1. Trump’s Indian adventure

President Donald Trump heads to India this week for a state visit — and says he can’t wait to see the crowds Indian Prime Minister Nehendra Modi has promised will be there to greet him.
“He will be welcomed with a rally in the world’s largest cricket stadium,” NPR White House reporter Tamara Keith said. “This trip doesn’t have a big trade deal to be announced, it doesn’t have a lot going on. What it has is very large crowds, and Prime Minister Modi is going to make sure President Trump sees those crowds.”
The two-day trip will also include a tour of the Taj Mahal and a state dinner in New Delhi. But it’s the crowd at the stadium he seems to be most focused on.
“President Trump has already been inflating the crowd size, saying there will be millions and millions,” Keith said. “The stadium only holds 100,000. But that’s still huge.”
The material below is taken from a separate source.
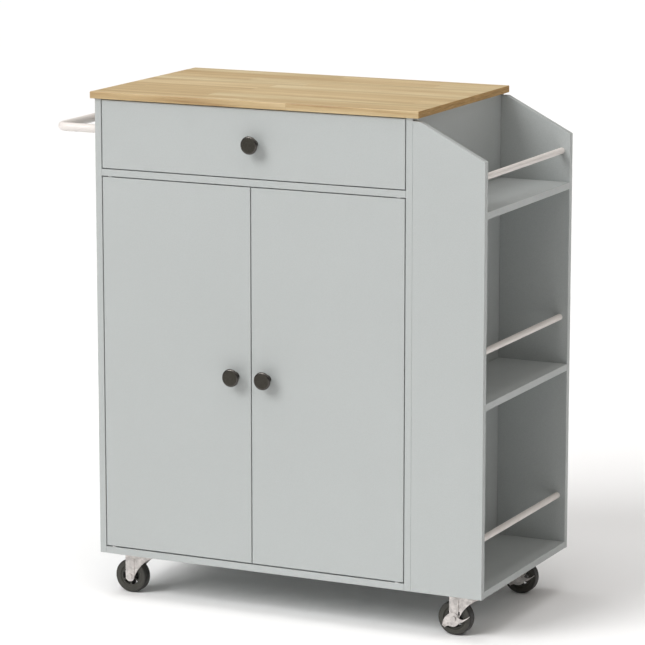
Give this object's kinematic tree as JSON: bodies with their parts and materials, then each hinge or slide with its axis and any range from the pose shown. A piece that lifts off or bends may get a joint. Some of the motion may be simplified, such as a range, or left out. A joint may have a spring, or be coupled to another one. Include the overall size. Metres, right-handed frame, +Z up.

2. Edging toward a peace deal in Afghanistan

While the President visits India, his foreign policy team will be watching Afghanistan, hoping a 7-day “reduction in violence” agreement with the Taliban holds. That could pave the way to a peace agreement with the US that brings the 18-year-war to an end.
“It’s really a significant step toward ending America’s longest war,” Associated Press Washington bureau chief Julie Pace said. “But this is going to be an anxious week. The US and Taliban agreed to … reduction in violence before they sign the agreement. So there’s a lot of concern that violence could erupt and derail progress here.”
But even if a peace deal is signed next weekend, that doesn’t mean an immediate withdrawal of American troops.
“There are big questions about how the US does end this war,” Pace said. “The Afghan government is in total disarray. So how fast do American troops that have been in this country for 18 years start to come home?”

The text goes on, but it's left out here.